The United States must step up its efforts on renewable energy to compete with China and other countries for global leadership, Senate Majority Leader Harry Reid said Wednesday after returning from a nine-day taxpayer funded trip to Asia with nine of his colleagues.
The Nevada Democrat said the trip, his first visit to China in a quarter-century, offered "an unmistakable reminder just how hard we have to work to make America competitive with the rest of the world," particularly in manufacturing and energy.
Mr. Reid said he used to be proud that he could see dozens of construction cranes in Las Vegas and other fast-growing areas in Nevada, but said that in China, "they have 26 cranes in one block. And they have block after block of cranes."
Mr. Reid led a bipartisan delegation of 10 senators on a trip that included meetings with top Chinese government officials and business leaders. The delegation of seven Democrats and three Republicans met with Vice President Xi Jinping, widely touted as China's next leader, as well as China's foreign minister, vice premier and central bank president.
The group also toured renewable-energy plants in Chengdu, a city of 14 million seen as a leader in that field, and stopped in Macau, a former Portuguese colony where Las Vegas gaming giants operate major resorts.

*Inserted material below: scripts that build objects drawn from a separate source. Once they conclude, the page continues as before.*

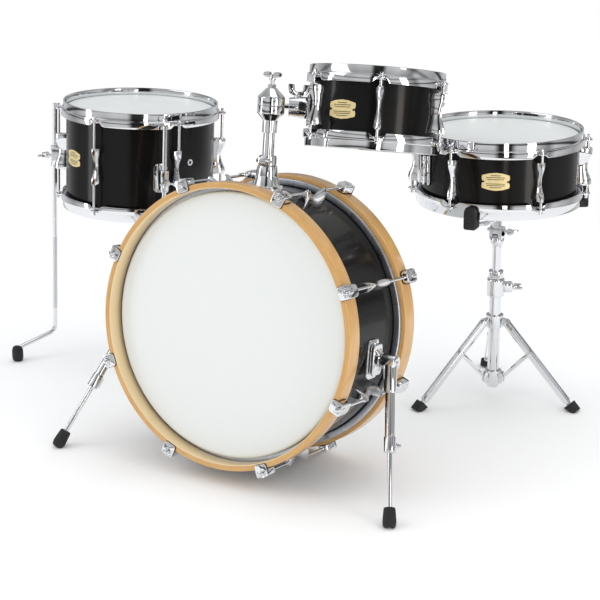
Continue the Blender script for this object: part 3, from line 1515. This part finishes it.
    @staticmethod
    def basket_arm(letter, place):
        body = f"basket_arm_{letter}"
        lip, seat = 165 + 7.5 - 27, 596 - SNARE_TALL - 405
        fork = bmesh.new()
        for y in (-5.2, 5.2):
            join(fork, block((-4.6, 24), (y - 1.9, y + 1.9), (-5, 5), 1.2))
        join(fork, block((20, 31), (-7.1, 7.1), (-5, 5), 1.4))
        piece(f"{body}_fork", fork, "cast", body, body, places=[place])
        route = [(28, 0, 0), (52, 0, 1.5), (lip - 10, 0, seat - 13), (lip + 6, 0, seat - 13)]
        bar = bent_rod(route, 4.9, 14)
        piece(f"{body}_bar", bar, "chrome", body, places=[place])
        grip = block((lip - 12, lip + 20), (-13, 13), (seat - 18, seat - 0.6), 4.4, 4)
        outline = [(-13, 0), (13, 0), (13, 38), (8, 47.6), (-8, 47.6), (-13, 38)]
        tongue = slab(rounded(outline, 7, 5), 11.6, 3, 3)
        join(grip, tongue, [move(lip + 7.6, 0, seat - 18)
                            @ Matrix(((0, 0, 1, 0), (1, 0, 0, 0), (0, 1, 0, 0), (0, 0, 0, 1)))])
        for k in range(3):
            join(grip, block((lip + 18.6, lip + 19.8), (-10, 10),
                             (seat + 2 + 7 * k, seat + 4.2 + 7 * k), 0.5))
        piece(f"{body}_grip", grip, "rubber", body, places=[place])


OPERATORS = (
    DRUMKIT_OT_stage,
    DRUMKIT_OT_bass_drum,
    DRUMKIT_OT_bass_fittings,
    DRUMKIT_OT_spurs,
    DRUMKIT_OT_tom_holder,
    DRUMKIT_OT_rack_tom,
    DRUMKIT_OT_floor_tom,
    DRUMKIT_OT_snare,
    DRUMKIT_OT_stand,
)


class DRUMKIT_PT_panel(Panel):
    bl_idname = "DRUMKIT_PT_panel"
    bl_label = "Drum Kit"
    bl_space_type = "VIEW_3D"
    bl_region_type = "UI"
    bl_category = "Drum Kit"

    def draw(self, context):
        layout = self.layout
        for group in (context.scene.drum_kit_sizes, context.scene.drum_kit_finishes):
            box = layout.box()
            for name in group.__annotations__:
                box.prop(group, name)
        column = layout.column(align=True)
        for cls in OPERATORS:
            column.operator(cls.bl_idname)


CLASSES = (DrumKitSizes, DrumKitFinishes, *OPERATORS, DRUMKIT_PT_panel)


def register():
    for cls in CLASSES:
        bpy.utils.register_class(cls)
    bpy.types.Scene.drum_kit_sizes = PointerProperty(type=DrumKitSizes)
    bpy.types.Scene.drum_kit_finishes = PointerProperty(type=DrumKitFinishes)


def unregister():
    del bpy.types.Scene.drum_kit_finishes
    del bpy.types.Scene.drum_kit_sizes
    for cls in reversed(CLASSES):
        bpy.utils.unregister_class(cls)


def main():
    register()
    bpy.ops.drumkit.stage()
    bpy.ops.drumkit.bass_drum()
    bpy.ops.drumkit.bass_fittings()
    bpy.ops.drumkit.spurs()
    bpy.ops.drumkit.tom_holder()
    bpy.ops.drumkit.rack_tom()
    bpy.ops.drumkit.floor_tom()
    bpy.ops.drumkit.snare()
    bpy.ops.drumkit.stand()


if __name__ == "__main__":
    main()
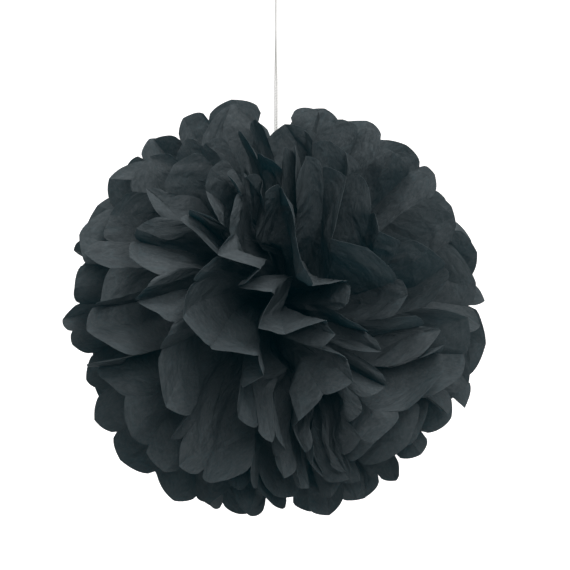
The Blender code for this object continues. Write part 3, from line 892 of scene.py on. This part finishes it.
class POMPOM_OT_cord(bpy.types.Operator):
    """Makes the doubled cord with its knot and loop"""

    bl_idname = "pompom.cord"
    bl_label = "Hanging cord"

    def execute(self, context):
        sizes = context.scene.pompom_cord
        line = smooth_route(cord_route(), CORD_RINGS, CORD_STRETCH, CORD_BEND) - UP * HANG_HEIGHT
        points, ply, long, girth = twisted_tube(line, sizes.diameter, sizes.lay, CORD_SIDES)
        mesh = grid_mesh("cord", points, long, girth, closed=True)
        attribute = mesh.attributes.new("ply", "FLOAT", "POINT")
        attribute.data.foreach_set("value", ply.reshape(-1).astype(np.float32))
        cord = show("cord", mesh, cotton_finish(sizes.color), "white_cord", "hanging_cord")
        return {"FINISHED"}


class POMPOM_OT_wire(bpy.types.Operator):
    """Gives the binding wire its finish"""

    bl_idname = "pompom.wire"
    bl_label = "Binding wire"

    def execute(self, context):
        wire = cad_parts["binding_wire"]
        wire.data.materials.clear()
        wire.data.materials.append(wire_finish())
        return {"FINISHED"}


class POMPOM_OT_sheets(bpy.types.Operator):
    """Makes the ten tissue sheets from the front pole to the back pole"""

    bl_idname = "pompom.sheets"
    bl_label = "Tissue sheets"

    def execute(self, context):
        sizes = context.scene.pompom_paper
        finish = tissue_finish(sizes.color)
        for number in range(SHEETS):
            tissue_sheet(number, sizes, finish)
        return {"FINISHED"}


class POMPOM_PT_panel(bpy.types.Panel):
    """Sizes and colours of the pom pom"""

    bl_idname = "POMPOM_PT_panel"
    bl_label = "Tissue paper pom pom"
    bl_space_type = "VIEW_3D"
    bl_region_type = "UI"
    bl_category = "Pom pom"

    def draw(self, context):
        for group, names, operator in (
                ("pompom_stage", ("floor_color", "drop", "key", "top", "fill", "sky"), POMPOM_OT_stage),
                ("pompom_cord", ("diameter", "lay", "color"), POMPOM_OT_cord),
                (None, (), POMPOM_OT_wire),
                ("pompom_paper", ("thickness", "crispness", "crumple", "color"), POMPOM_OT_sheets)):
            box = self.layout.box()
            for name in names:
                box.prop(getattr(context.scene, group), name)
            box.operator(operator.bl_idname)


GROUPS = {"pompom_stage": StageSizes, "pompom_cord": CordSizes, "pompom_paper": PaperSizes}
OPERATORS = (POMPOM_OT_stage, POMPOM_OT_cord, POMPOM_OT_wire, POMPOM_OT_sheets)


def register():
    for made in (*GROUPS.values(), *OPERATORS, POMPOM_PT_panel):
        bpy.utils.register_class(made)
    for name, group in GROUPS.items():
        setattr(bpy.types.Scene, name, PointerProperty(type=group))


def unregister():
    for name in GROUPS:
        delattr(bpy.types.Scene, name)
    for made in (POMPOM_PT_panel, *reversed(OPERATORS), *GROUPS.values()):
        bpy.utils.unregister_class(made)


def main():
    register()
    bpy.ops.pompom.stage()
    bpy.ops.pompom.cord()
    bpy.ops.pompom.wire()
    bpy.ops.pompom.sheets()


if __name__ == "__main__":
    main()
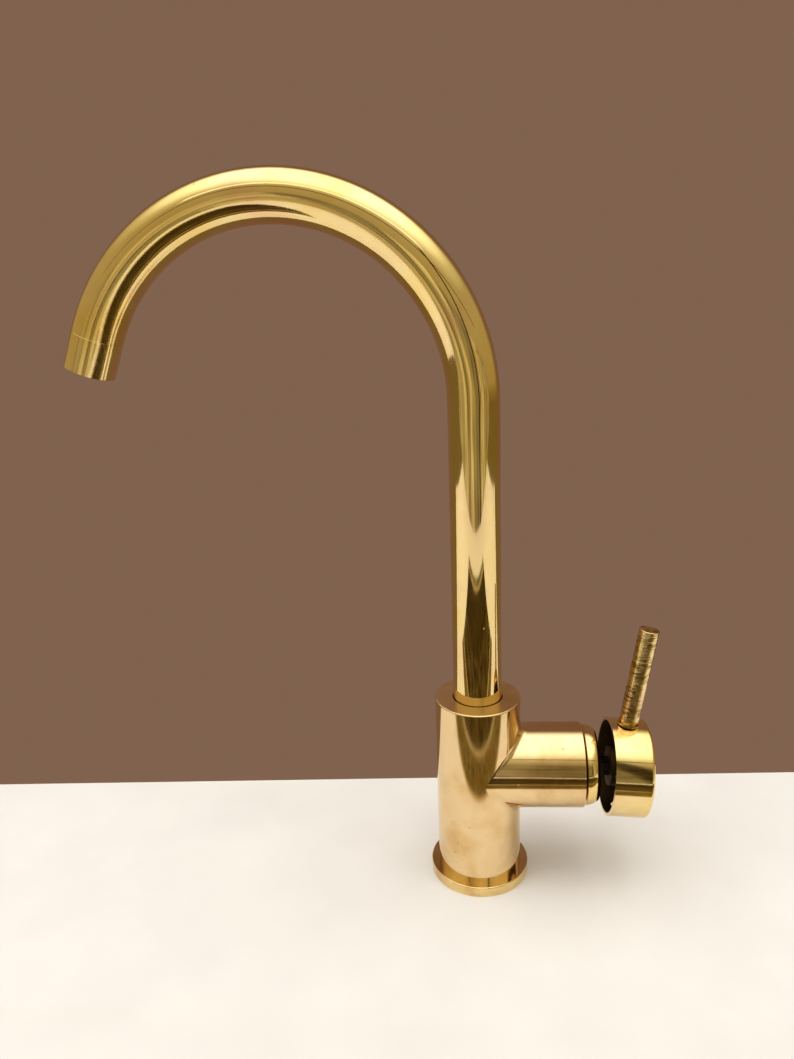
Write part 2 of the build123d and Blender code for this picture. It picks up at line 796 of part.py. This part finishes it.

In a conference call with reporters Wednesday, Mr. Reid said he was impressed with China's aggressive investments in renewable energy. China's actions compel the United States to keep pace, he said.
China, which is notoriously polluted and heavily dependent on fossil fuels such as coal and oil, is investing in clean energy not just because it's good for the environment, but also because it's good for its economy, Mr. Reid said.
"China knows that clean energy creates jobs and, in reducing its reliance on oil, makes it more secure," he said.
With its vast renewable-energy resources, the United States "can't afford not to be a globally competitive leader in this important area," Mr. Reid said.
The senator said he met with leaders of several Chinese companies, including A-Power Energy Generation Systems Ltd., which is working with several U.S. partners to build a wind-turbine manufacturing plant in the Las Vegas area that could employ about 1,000 people. The plant would be one of the largest manufacturing employers in southern Nevada.
Mr. Reid said the trip's "primary focus" was to strengthen America's manufacturing sectors and urge a level playing field for U.S. businesses in China.